Quote the lines from the line holding "obj.parent = empty" to the very end of the listing, exactly, and no others.
════════════════════
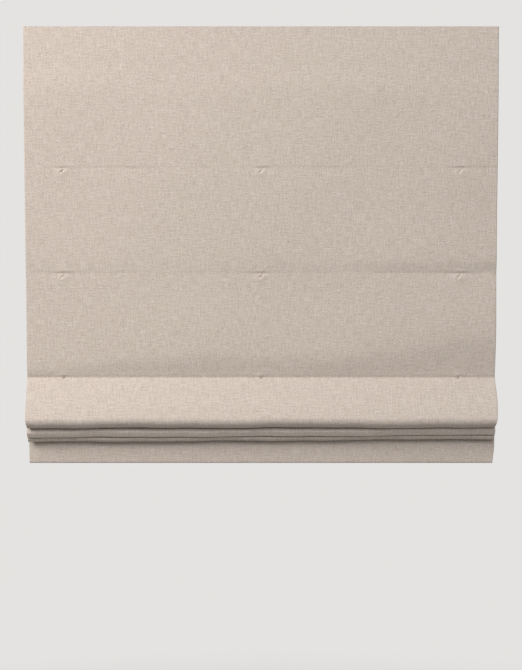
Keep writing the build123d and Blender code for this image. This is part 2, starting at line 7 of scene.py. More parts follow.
import bpy
import numpy as np
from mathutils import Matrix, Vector


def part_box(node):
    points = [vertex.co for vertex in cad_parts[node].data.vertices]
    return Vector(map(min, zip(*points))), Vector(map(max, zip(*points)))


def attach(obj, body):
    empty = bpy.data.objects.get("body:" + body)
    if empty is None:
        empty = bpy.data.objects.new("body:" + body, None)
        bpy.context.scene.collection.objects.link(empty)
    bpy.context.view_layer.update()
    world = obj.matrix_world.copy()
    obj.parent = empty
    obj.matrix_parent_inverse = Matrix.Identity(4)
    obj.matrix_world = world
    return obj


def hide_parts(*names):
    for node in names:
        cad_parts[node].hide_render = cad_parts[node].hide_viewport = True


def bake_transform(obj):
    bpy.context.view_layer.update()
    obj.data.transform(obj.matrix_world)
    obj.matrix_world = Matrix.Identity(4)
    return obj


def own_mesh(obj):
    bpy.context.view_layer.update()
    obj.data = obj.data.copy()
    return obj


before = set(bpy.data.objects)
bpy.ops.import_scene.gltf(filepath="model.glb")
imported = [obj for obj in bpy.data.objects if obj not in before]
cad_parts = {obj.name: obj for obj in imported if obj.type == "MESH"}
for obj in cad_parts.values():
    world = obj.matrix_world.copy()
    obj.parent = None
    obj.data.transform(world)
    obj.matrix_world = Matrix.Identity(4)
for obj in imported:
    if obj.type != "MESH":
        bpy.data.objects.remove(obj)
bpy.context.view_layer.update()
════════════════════
Complete output:
    obj.parent = empty
    obj.matrix_parent_inverse = Matrix.Identity(4)
    obj.matrix_world = world
    return obj


def hide_parts(*names):
    for node in names:
        cad_parts[node].hide_render = cad_parts[node].hide_viewport = True


def bake_transform(obj):
    bpy.context.view_layer.update()
    obj.data.transform(obj.matrix_world)
    obj.matrix_world = Matrix.Identity(4)
    return obj


def own_mesh(obj):
    bpy.context.view_layer.update()
    obj.data = obj.data.copy()
    return obj


before = set(bpy.data.objects)
bpy.ops.import_scene.gltf(filepath="model.glb")
imported = [obj for obj in bpy.data.objects if obj not in before]
cad_parts = {obj.name: obj for obj in imported if obj.type == "MESH"}
for obj in cad_parts.values():
    world = obj.matrix_world.copy()
    obj.parent = None
    obj.data.transform(world)
    obj.matrix_world = Matrix.Identity(4)
for obj in imported:
    if obj.type != "MESH":
        bpy.data.objects.remove(obj)
bpy.context.view_layer.update()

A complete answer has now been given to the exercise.